Марион. Так что же вам мешает?
Ден. У меня нет партнера, а одному скучно: некому будет радоваться в случае моих успехов.
Марион (после некоторого молчания). Поняла: вы лишились любимой женщины. На кого она походила?
Ден. На вас, и в такой степени, что я жалею, зачем познакомился с вами. Вы слишком напоминаете мне ее и заставляете меня думать о себе; а теперь мне лучше бы не делать этого.
Марион. Так эта женщина, которая походит на меня, могла бы составить то, что вы считаете счастьем?
Ден (с новой горячностью). О, да еще как!
Марион. Расскажите мне о ней: это интересно. Много у нее было недостатков?
Ден. Достаточно, чтобы любить ее.
Mapион. Но в ней было что-нибудь и хорошее?
Ден.

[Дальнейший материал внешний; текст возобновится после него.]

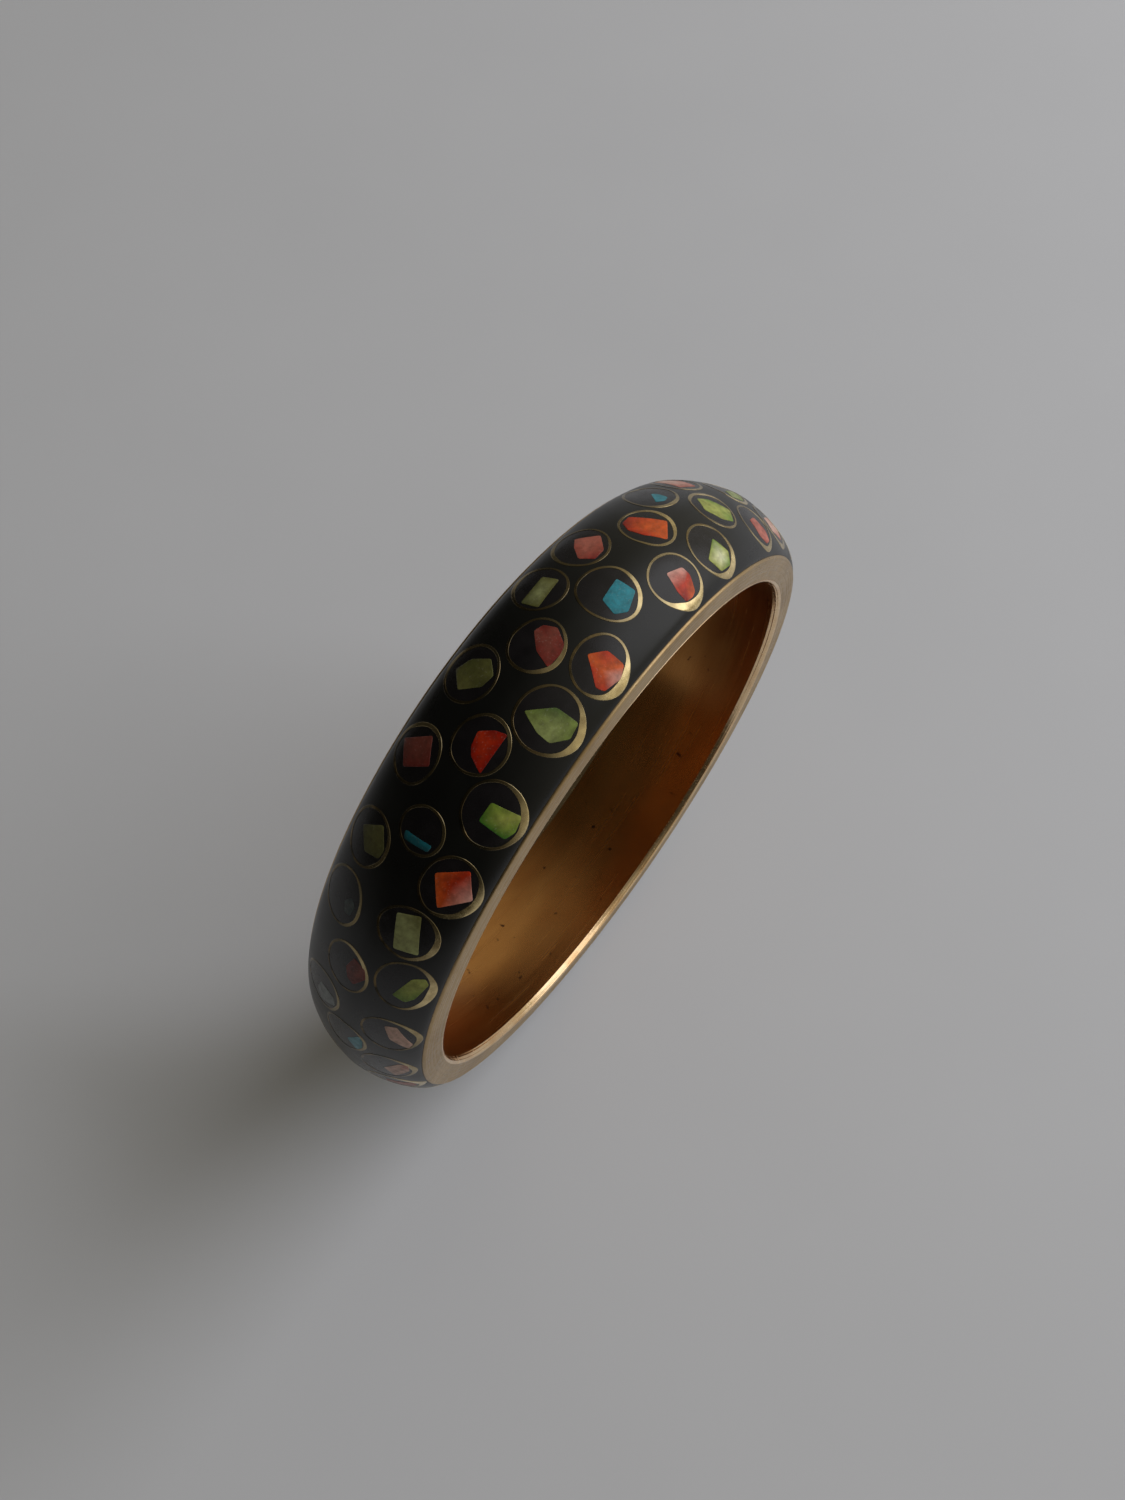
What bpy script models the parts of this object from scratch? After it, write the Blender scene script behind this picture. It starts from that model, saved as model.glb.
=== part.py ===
"""Bangle bracelet: a brass channel, a domed black resin band, brass tube cells and stone chips.

The bangle stands on its edge on z = 0. Its axis lies along Y and the front rim faces -Y.
Units are metres, +Z is up. Run with: blender --background --python part.py
"""

import math

import bmesh
import bpy
from mathutils import Matrix, Vector

MM = 0.001

# Driving dimensions
INNER_RADIUS = 31.75 * MM  # 63.5 mm inside, a medium wrist size
WIDTH = 15.4 * MM
CROWN_RADIUS = 38.5 * MM  # middle of the dome
DOME_EDGE_RADIUS = 35.4 * MM  # where the dome meets the rims
DOME_POWER = 1.6  # 2 would be an ellipse, 1 a roof
DOME_STATIONS = (7.05, 6.5, 5.4, 3.6, 1.2)  # mm from the middle, the last one is the crown land
LINER_WALL = 0.6 * MM
RIM_THICKNESS = 0.4 * MM
RIM_FACE_RADIUS = 34.95 * MM  # outer edge of the flat side face
RIM_INNER_BEVEL = 0.35 * MM
FIT_GAP = 0.05 * MM  # left between pieces that the real bangle has soldered or cast together

CELL_WALL = 0.35 * MM
CELL_DEPTH = 1.5 * MM
CHIP_DEPTH = 1.2 * MM
CUT_ABOVE = 1.0 * MM  # how far the cutters stand out of the dome

TURN_STEPS = 60
CELL_STEPS = 12
HALF_STEP = math.pi / TURN_STEPS  # puts a flat, not an edge, under the bangle

CHANNEL_HALF = WIDTH / 2 - RIM_THICKNESS - FIT_GAP
BAND_INNER_RADIUS = INNER_RADIUS + LINER_WALL + FIT_GAP

# One row for each cell on the side that faces up and left, from one end to the other.
# Ring: degrees round from the top towards +X, mm along the axis, length round the bangle and
# width along it in mm. Chip: stone, sides, mm from the ring's middle (round, along), length and
# width in mm, turn in degrees.
CELLS = (
    (-82.8, -4.4, 6.2, 5.2, "rose", 5, 0.0, -0.4, 3.8, 2.4, -20),
    (-76.8, 0.0, 5.6, 5.2, "turquoise", 5, -0.4, -0.6, 2.8, 2.2, -20),
    (-69.8, -4.3, 5.9, 5.4, "rose", 5, 0.0, -0.5, 3.5, 2.6, 20),
    (-69.8, 3.6, 5.8, 5.4, "slate", 5, -0.5, -0.4, 2.6, 2.6, -30),
    (-60.3, 1.2, 5.8, 5.4, "garnet", 4, 0.2, -0.5, 3.0, 2.1, 20),
    (-57.9, -4.3, 6.4, 5.4, "lime", 5, -0.2, -0.3, 4.2, 2.3, -30),
    (-50.4, 4.3, 6.0, 5.3, "slate", 5, -0.4, -1.1, 2.2, 1.4, 5),
    (-48.6, -2.9, 5.7, 5.6, "olive", 4, 0.0, 0.0, 3.7, 2.4, 10),
    (-40.2, 4.4, 5.8, 5.2, "olive", 5, 0.1, -0.2, 3.0, 2.9, 20),
    (-39.3, -4.3, 6.2, 5.5, "coral", 4, 0.2, -0.1, 3.1, 2.9, 35),
    (-34.3, 0.0, 4.6, 4.6, "turquoise", 4, -0.6, 0.0, 1.2, 2.4, 5),
    (-27.4, -4.3, 6.4, 5.4, "lime", 5, 0.0, -0.2, 2.6, 3.0, 10),
    (-26.4, 4.4, 5.9, 5.1, "garnet", 4, 0.0, 0.1, 3.1, 2.6, 15),
    (-20.6, -0.4, 5.8, 5.3, "coral", 5, 0.0, -0.3, 3.6, 2.4, 180),
    (-13.4, 4.3, 6.0, 5.4, "olive", 5, 0.0, 0.0, 3.8, 2.9, -35),
    (-12.9, -3.9, 6.4, 6.0, "jade", 5, 0.0, -0.1, 2.9, 3.8, 0),
    (-5.6, 1.1, 5.6, 5.4, "garnet", 5, 0.2, -0.3, 3.2, 2.9, 30),
    (-2.6, -4.3, 6.5, 5.4, "coral", 6, 0.0, -0.3, 3.6, 3.0, 20),
    (2.2, 4.4, 5.6, 5.2, "olive", 4, 0.0, -0.1, 3.3, 2.3, 0),
    (6.7, -1.1, 6.0, 6.2, "turquoise", 5, 0.1, -0.6, 3.2, 2.9, 15),
    (11.8, 4.3, 6.0, 5.4, "rose", 5, 0.2, -0.2, 3.6, 2.8, 40),
    (16.0, -4.3, 6.4, 5.4, "coral", 5, 0.4, -0.3, 2.5, 2.9, 0),
    (21.1, 1.0, 5.8, 5.7, "coral", 6, -0.1, 0.1, 3.3, 4.0, 10),
    (26.6, -4.3, 6.4, 5.4, "jade", 5, 0.2, -0.4, 3.2, 2.5, 0),
    (30.0, 3.9, 6.0, 5.4, "turquoise", 5, -0.3, -0.4, 2.1, 2.0, 0),
    (35.5, -1.3, 5.8, 5.4, "lime", 5, 0.0, -0.2, 3.8, 2.8, -35),
    (40.2, 4.2, 5.8, 5.2, "rose", 4, 0.0, -0.1, 3.3, 2.6, -10),
    (44.2, -4.5, 6.0, 5.0, "rose", 4, 0.0, -0.1, 3.3, 2.1, 20),
)

# Name: base colour, roughness, metallic
FINISHES = {
    "polished_brass": ((0.42, 0.20, 0.06), 0.22, 1.0),
    "turned_brass": ((0.50, 0.36, 0.20), 0.38, 1.0),
    "cell_brass": ((0.72, 0.52, 0.24), 0.30, 1.0),
    "black_resin": ((0.010, 0.010, 0.011), 0.12, 0.0),
    "coral": ((0.78, 0.16, 0.04), 0.35, 0.0),
    "rose": ((0.72, 0.28, 0.22), 0.35, 0.0),
    "garnet": ((0.45, 0.04, 0.03), 0.35, 0.0),
    "lime": ((0.42, 0.48, 0.10), 0.35, 0.0),
    "jade": ((0.50, 0.58, 0.32), 0.35, 0.0),
    "olive": ((0.38, 0.37, 0.14), 0.35, 0.0),
    "turquoise": ((0.05, 0.40, 0.48), 0.35, 0.0),
    "slate": ((0.16, 0.20, 0.25), 0.35, 0.0),
}


# ---------------------------------------------------------------- scene helpers
def clear_scene():
    for obj in list(bpy.data.objects):
        bpy.data.objects.remove(obj, do_unlink=True)


def new_collection(name):
    collection = bpy.data.collections.new(name)
    bpy.context.scene.collection.children.link(collection)
    return collection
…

Да, столько, сколько нужно, чтобы быть именно женщиной.
Mapион. А что именно?
Ден. Многое. Долго объяснять.
Продолжительное молчание. Затем Марион вдруг встает, избегая взгляда Дена; последний, в свою очередь, старается не смотреть на нее.
Марион. В какие, однако, серьезные разговоры мы ударились.
Ден. Умные люди говорят, что беседа женщины с мужчиной с глазу на глаз всегда становится серьезной… в некоторых случаях.
Марион (нерешительно, топчась на одном месте). Могу я предложить вам еще один вопрос?
Ден (с живостью). Пожалуйста!
Марион. Скажите мне откровенно: почувствовав опять влечение к женщине, решились бы вы, ради нее, если бы она пожелала, завоевать в обществе такое положение, которое было бы вполне достойно вас и заставило бы эту женщину гордиться вашей… дружбой и чувствовать, что и ее жизнь не пуста и не бездеятельна?
Ден (со вздохом). Нет, уж поздно! Старая кляча может только издали смотреть, как состязается в беге молодежь. Правда, иногда, под воздействием стакана хорошего вина… например такого, какое имеется у вашего жениха, у меня пробуждаются прежние стремления занять одно из видных мест за пиршественным столом жизни, но на следующий же день… (Он внезапно умолкает и судорожно передергивает плечами).
Марион. Значит, и такая женщина уже не могла бы помочь вам осуществить ваши стремления?
Ден. О нет, помогла бы, но только моему сердечному и душевному благополучию, а не перемене моего положения в свете… Дорогая моя, оставимте лучше этот разговор. Я знаю, что для вас исполнить желание человека, жаждущего чистой любви, так же трудно, как удовлетворить… ну, хотя бы прихоть ребенка, требующего, чтобы ему достали луну с неба.